At least once a week, a colleague of mine asks me if all macroeconomists are now Keynesians. As someone who was trained in the classical tradition, I always answer that we are not all Keynesian. The problem, however, with the classical position is twofold. First, it has traditionally ignored key short-run frictions that are now well established (e.g., imperfect competition and sticky prices), although the current Real Business Cycle literature has incorporated these characteristics into more recent models.

The second problem with the classical position is more difficult. As I mentioned in a post yesterday, we don't have good data on how the economy responds in a deep recession to letting markets sort things out (no government intervention). Since the Great Depression, the U.S. has always faced deep recessions with the Keynesian axiom of increased countercyclical spending. Additionally, we don't have any good comparable examples from the last 80 years of big foreign countries letting markets handle recessions rather than responding with increased spending. So all arguments for the classical position must be made with theory, not empirics.

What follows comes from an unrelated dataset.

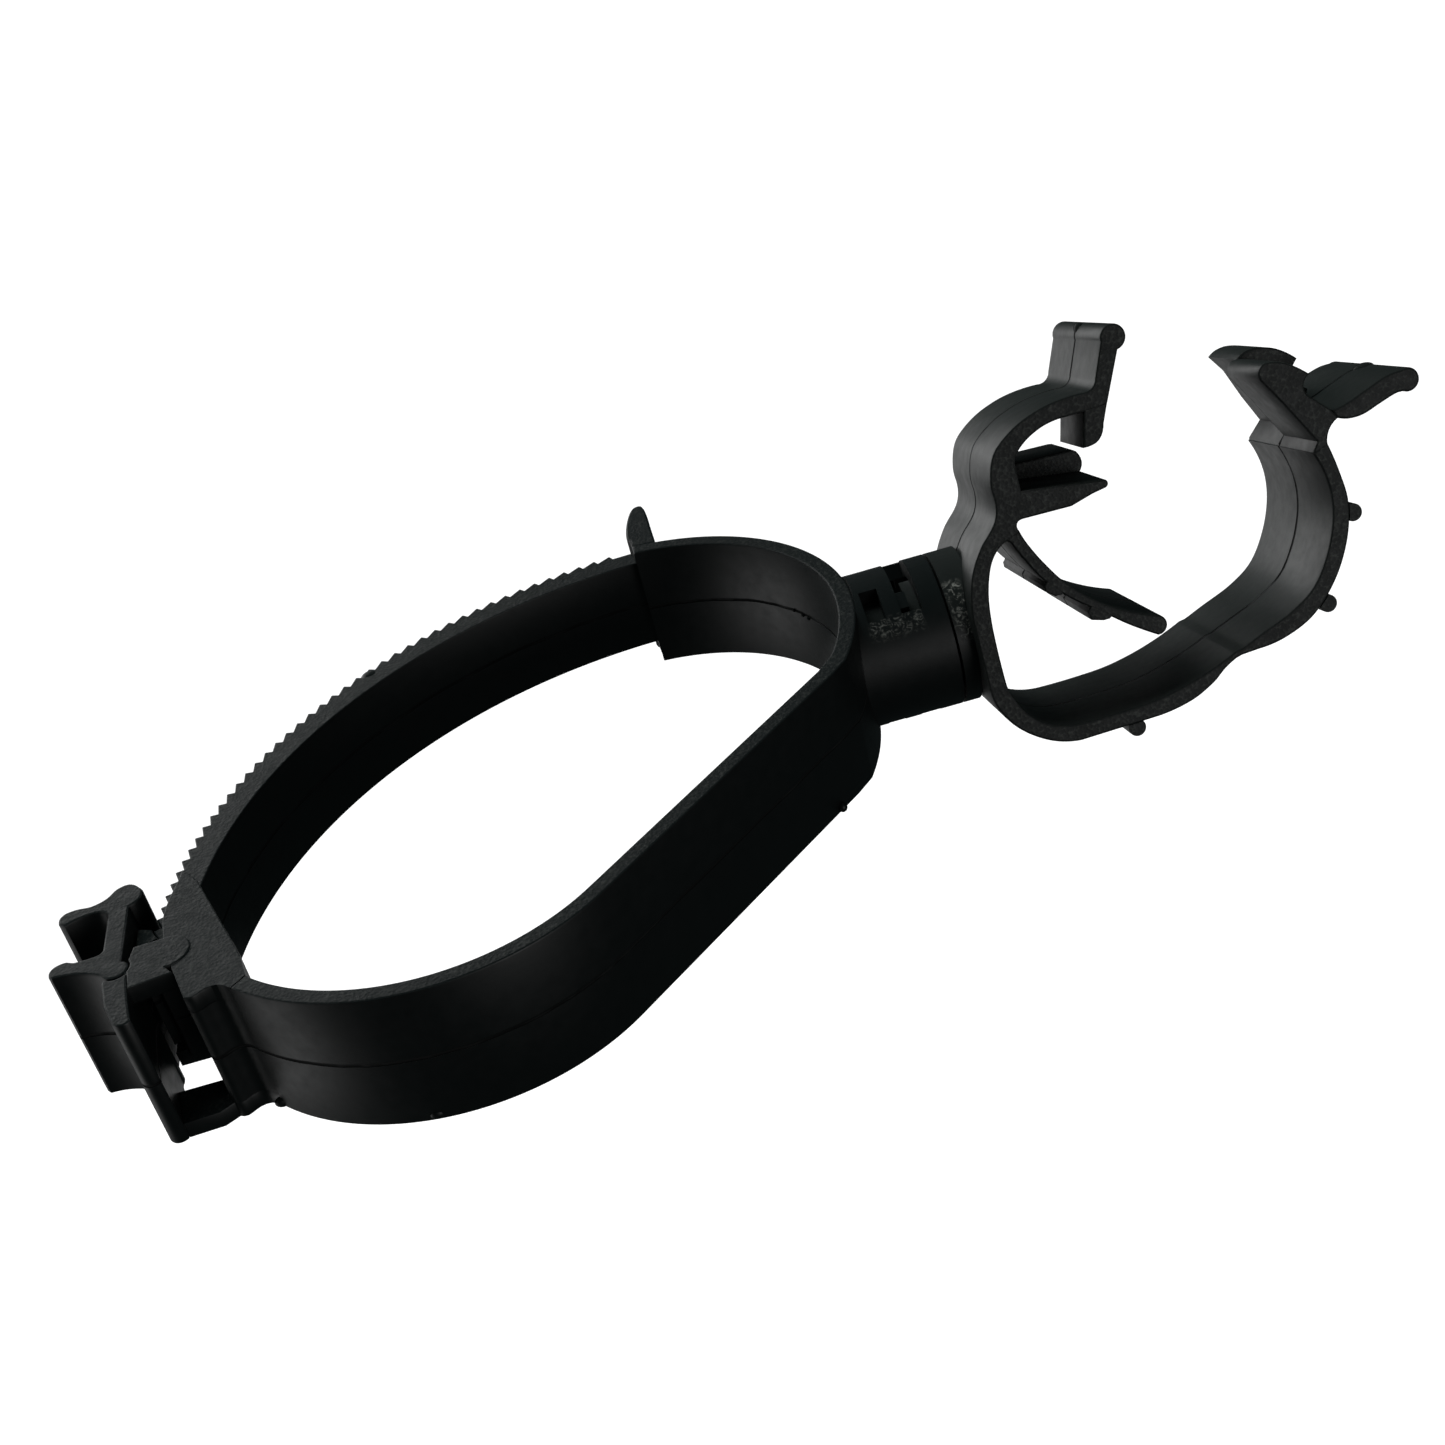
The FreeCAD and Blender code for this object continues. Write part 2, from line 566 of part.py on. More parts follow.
# the hook is stepped at mid-width: the near half passes under the catch hook, the far half above it
hook_near = slab(outline(
    (42.9, 9.8),
    [(43.7, 10.9)],
    [(40.8, 16.0)],
    [(39.0, 18.9)],
    [(38.9, 20.1), (39.9, 20.8)],
    [(41.4, 20.5), (42.8, 19.7), (44.4, 18.3)],
    [(43.5, 17.2), (44.2, 15.7)],
    [(45.9, 13.9)],
    [(46.5, 12.8)],
    [(45.3, 11.8), (44.8, 10.4)],
), 0, HALF_CLIP)
hook_far = slab(outline(
    (42.9, 9.8),
    [(44.8, 11.8)],
    [(43.2, 15.1)],
    [(41.7, 18.7)],
    [(40.3, 20.7)],
    [(41.4, 21.3), (42.9, 21.4), (45.0, 20.7), (47.1, 19.0)],
    [(46.3, 18.1)],
    [(46.6, 16.4), (47.6, 15.3)],
    [(46.5, 12.8)],
    [(45.3, 11.8), (44.8, 10.4)],
), -HALF_CLIP, 0)
tail_half_start = (46.5, 12.8)
release_tail = slab(outline(
    tail_half_start,
    [(45.9, 13.9)],
    [(47.4, 14.1), (50.0, 15.0), (52.6, 15.9), (54.4, 16.1)],
    [(54.9, 13.6)],
    [(53.6, 13.7), (51.5, 13.1), (49.3, 12.4), (47.6, 12.4), tail_half_start],
), -HALF_CLIP, HALF_CLIP).cut(hook_far)
release_bead = rod(54.9, 14.8, 1.3, -HALF_CLIP, HALF_CLIP).cut(release_tail)
jaw_ribs = [rod(x, y, KNOB_RADIUS, -HALF_CLIP, HALF_CLIP).cut(closing_jaw)
            for x, y in ((41.2, -7.0), (46.0, 2.2))]
save("closing_jaw", turned(closing_jaw))
save("hook_near", turned(hook_near))
save("hook_far", turned(hook_far))
save("release_tail", turned(release_tail))
save("release_bead", turned(release_bead))
save("jaw_ribs", turned(Part.makeCompound(jaw_ribs)))
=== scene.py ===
import math
import bmesh
import bpy
from mathutils import Matrix, Vector
from mathutils.geometry import interpolate_bezier


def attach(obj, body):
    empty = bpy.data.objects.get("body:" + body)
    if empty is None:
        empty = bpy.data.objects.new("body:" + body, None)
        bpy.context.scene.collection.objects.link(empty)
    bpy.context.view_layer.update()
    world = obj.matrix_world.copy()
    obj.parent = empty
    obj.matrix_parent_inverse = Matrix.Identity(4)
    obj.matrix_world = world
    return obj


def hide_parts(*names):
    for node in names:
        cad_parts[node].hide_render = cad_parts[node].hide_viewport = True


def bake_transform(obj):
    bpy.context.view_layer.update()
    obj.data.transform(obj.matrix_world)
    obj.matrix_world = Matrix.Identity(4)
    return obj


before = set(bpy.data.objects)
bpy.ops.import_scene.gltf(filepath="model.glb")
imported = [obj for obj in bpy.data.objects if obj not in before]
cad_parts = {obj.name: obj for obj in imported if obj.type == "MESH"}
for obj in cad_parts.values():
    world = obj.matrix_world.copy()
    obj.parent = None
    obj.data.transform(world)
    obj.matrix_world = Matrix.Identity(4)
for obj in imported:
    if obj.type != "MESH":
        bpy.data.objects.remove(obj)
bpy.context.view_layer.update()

# ---------------------------------------------------------------- camera, floor and light
# The part is held in the air above a matt white floor, and looked at from in front and above.
# Soft lamps stand behind it, low on its left and in front.  The floor neither lights the part nor
# shows in its shine, so that black plastic stays black in front of white.
camera_data = bpy.data.cameras.new("camera")
camera_data.lens = 51.26
camera_data.sensor_width = 36.0
camera_data.clip_start = 0.01
camera_data.clip_end = 20.0
camera = bpy.data.objects.new("camera", camera_data)
right = Vector((0.9619, -0.1616, -0.2206)).normalized()
ahead = Vector((0.0192, 0.8447, -0.5349)).normalized()
up = right.cross(ahead).normalized()
right = ahead.cross(up)
turn = Matrix((right, up, -ahead)).transposed().to_4x4()
camera.matrix_world = Matrix.Translation((0.01816, -0.19297, 0.12403)) @ turn
bpy.context.scene.collection.objects.link(camera)
bpy.context.scene.camera = camera
bpy.context.scene.view_settings.view_transform = "Standard"

bm = bmesh.new()
bmesh.ops.create_grid(bm, x_segments=1, y_segments=1, size=6.0)
bmesh.ops.translate(bm, verts=bm.verts, vec=(0, 0, -0.70))
floor_mesh = bpy.data.meshes.new("floor")
bm.to_mesh(floor_mesh)
bm.free()
floor = bpy.data.objects.new("floor", floor_mesh)
bpy.context.scene.collection.objects.link(floor)
paint = bpy.data.materials.new("matt_white_paint")
paint.use_nodes = True
paint.node_tree.nodes["Principled BSDF"].inputs["Base Color"].default_value = (0.95, 0.95, 0.95, 1)
paint.node_tree.nodes["Principled BSDF"].inputs["Roughness"].default_value = 1.0
paint.node_tree.nodes["Principled BSDF"].inputs["Specular IOR Level"].default_value = 0.0
floor_mesh.materials.append(paint)
floor.visible_glossy = False
floor.visible_diffuse = False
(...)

In an Econ Journal Watch article in which Daniel Klein asked economists how they would create more sympathy for the classical viewpoint within academic economics, Ed Prescott responded, "We are the economists. Be ambitious." In the same vein, Greg Mankiw stated that PhD students should take note of this debate as a "possible dissertation topic." In summary, the economics profession needs more work on harmonizing the short-run ideas of Keynes with classical long-run economics. And the link between the two will be how we assume society discounts the future.